Part Two extends this analysis into the mid-nineteenth century, particularly linking its role to mass protests and the emergence of print culture during the Regency period. Chapter 3 shows how descriptions of crowd actions in political journalism between 1816-17 divided between the respectable press, which viewed crowds as dangerously instinctual and mindless, and the cheap radical press of Hone, Cobbett, and Carlile, which celebrated sympathetic communication as 'principled and progressive' (125), using its associated language to address its readership as a collective. Hazlitt, however, sits uncomfortably in between, closer to Godwin and Wollstonecraft than Cobbett. While the response to the Spa Fields riots largely elicited a language of pathology rather than feeling, after Peterloo, Fairclough identifies an upsurge in the language of sympathy in radical journalism that encourages identification and participation in its readers. Radicals promoted the unruly energy of the crowd as a fundamental element of democratic 'public virtue' (158) which allows the nation to be recognised as a collective body unified by sympathy.
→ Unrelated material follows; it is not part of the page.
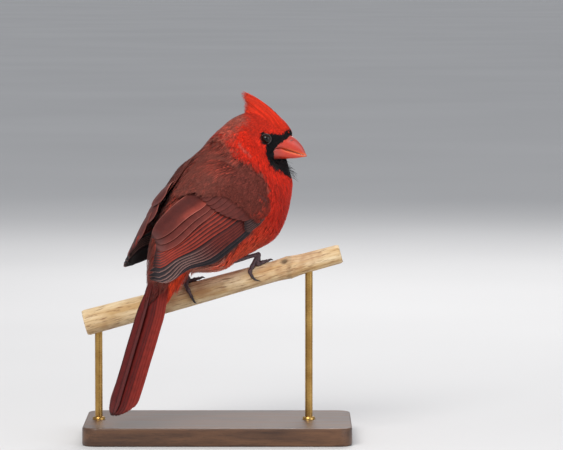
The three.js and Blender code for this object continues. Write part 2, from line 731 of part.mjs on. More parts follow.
const rodTop = (x) => {
  const { centre } = stemFrame(x);
  return centre.z - stemRadius(x) / Math.cos(STEM.slope) + ROD.socket;
};
const rodFoot = BASE.thickness - ROD.socket;

function baseSolid() {
  const [halfX, halfY] = [BASE.length / 2 - BASE.bevel, BASE.width / 2 - BASE.bevel];
  const corner = BASE.corner - BASE.bevel;
  const outline = new THREE.Shape();
  outline.moveTo(-halfX + corner, -halfY);
  outline.absarc(halfX - corner, -halfY + corner, corner, -Math.PI / 2, 0);
  outline.absarc(halfX - corner, halfY - corner, corner, 0, Math.PI / 2);
  outline.absarc(-halfX + corner, halfY - corner, corner, Math.PI / 2, Math.PI);
  outline.absarc(-halfX + corner, -halfY + corner, corner, Math.PI, 1.5 * Math.PI);
  const plate = new THREE.ExtrudeGeometry(outline, {
    depth: BASE.thickness - 2 * BASE.bevel,
    bevelEnabled: true,
    bevelThickness: BASE.bevel,
    bevelSize: BASE.bevel,
    bevelSegments: 1,
    curveSegments: 3,
  });
  plate.translate(0, 0, BASE.bevel);
  return ROD.places.reduce(
    (base, x) => base.subtract(upright(ROD.radius + GAP, rodFoot - GAP, BASE.thickness + 1, x)),
    solidFrom(plate),
  );
}

function perchSolid() {
  const socket = (x) => upright(ROD.radius + GAP, rodTop(x) - 3 * ROD.socket, rodTop(x) + GAP, x);
  return ROD.places.reduce((stem, x) => stem.subtract(socket(x)), stemSolid(0));
}

const group = new THREE.Group();
group.add(
  meshOf("torso", torso, FINISHES.coat),
  meshOf("neck", neck, FINISHES.coat),
  meshOf("head", headSolid(), FINISHES.crest),
  meshOf("bill_upper", billUpper, FINISHES.bill),
  meshOf("bill_lower", billLower, FINISHES.bill),
  meshOf("eye_right", eyeSolids[1].ball, FINISHES.eye),
  meshOf("eye_left", eyeSolids[-1].ball, FINISHES.eye),
  meshOf("wing_right", wingSolid(1), FINISHES.wing),
  meshOf("wing_left", wingSolid(-1), FINISHES.wing),
  meshOf("tail", tailSolid(), FINISHES.tail),
  meshOf("leg_right", legSolid(FEET.right), FINISHES.leg),
  meshOf("leg_left", legSolid(FEET.left), FINISHES.leg),
  meshOf("foot_right", footSolid(FEET.right), FINISHES.leg),
  meshOf("foot_left", footSolid(FEET.left), FINISHES.leg),
  meshOf("perch", perchSolid(), FINISHES.stem),
  meshOf("stand_base", baseSolid(), FINISHES.base),
);
ROD.places.forEach((x, k) => {
  const solid = upright(ROD.radius, rodFoot, rodTop(x), x);
  group.add(meshOf(k ? "stand_rod_right" : "stand_rod_left", solid, FINISHES.rod));
});
group.updateMatrixWorld(true);

export default group;
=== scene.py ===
"""Northern cardinal, male: a life-size still model that grips a cut stem on a display stand.

The bird's own frame is u forward from the feet, v to the bird's right and z up, in
millimetres. A stance turns it into the model's frame, in metres.
"""
import logging
import math
from dataclasses import dataclass, replace
from enum import Enum
from itertools import product
from typing import Callable

import bmesh
import bpy
import numpy as np
from bmesh.types import BMesh
from bpy.types import Material, Node, NodeSocket, Object
from mathutils import Matrix, Vector
from numpy.random import Generator, default_rng


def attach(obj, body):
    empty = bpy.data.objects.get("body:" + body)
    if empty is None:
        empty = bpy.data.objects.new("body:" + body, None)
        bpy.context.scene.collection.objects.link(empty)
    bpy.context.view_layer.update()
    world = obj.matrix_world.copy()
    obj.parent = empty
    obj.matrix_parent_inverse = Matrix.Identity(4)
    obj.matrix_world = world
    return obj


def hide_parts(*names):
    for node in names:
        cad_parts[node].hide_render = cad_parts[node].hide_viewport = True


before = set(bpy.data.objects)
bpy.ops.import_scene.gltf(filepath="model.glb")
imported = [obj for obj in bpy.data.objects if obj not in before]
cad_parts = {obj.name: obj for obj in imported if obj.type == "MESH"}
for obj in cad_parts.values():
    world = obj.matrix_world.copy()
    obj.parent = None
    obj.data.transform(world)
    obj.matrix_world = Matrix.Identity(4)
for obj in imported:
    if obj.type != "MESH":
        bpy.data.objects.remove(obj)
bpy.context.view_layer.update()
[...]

In the wide-ranging final chapter, Fairclough outlines sympathy's centrality to notions of a 'cohesive patriotic spirit' (167) after Waterloo. Examining shifts in the moral philosophy of Dugald Stewart, David Wilkie's celebrated loyal painting Chelsea Pensioners Reading the Gazette on the Battle of Waterloo (1822) and the representation of mail coaches in essays by Hazlitt and De Quincey, she shows how each tries to shift collective sympathy away from its association with disorder. In different ways and with different political implications, each aligns sympathy with the operation of the press as an agent of new notions of nationhood, but even De Quincey's patriotic account of the English mail-coach is haunted by the potential of an alternative, revolutionary form of sympathy.
Inevitably for a book of this ambition and scope there are some gaps. The fascinating point that Williams's later representations of sympathy 'exhibit a loss of confidence in […] unregulated communication' (81) is left tantalisingly unelaborated. The account of the waning of sympathy in the mid-nineteenth century in the light of medical progress is also necessarily truncated. With some valuable exceptions, the discussion tends not to descend to individual experiences within crowds, and the genuinely frightening actions of mobs in the period merit more consideration. Nevertheless, this is an impressively comprehensive and persuasive monograph, which challenges received accounts of sympathy and opens up complex new ways of thinking about the Romantic period.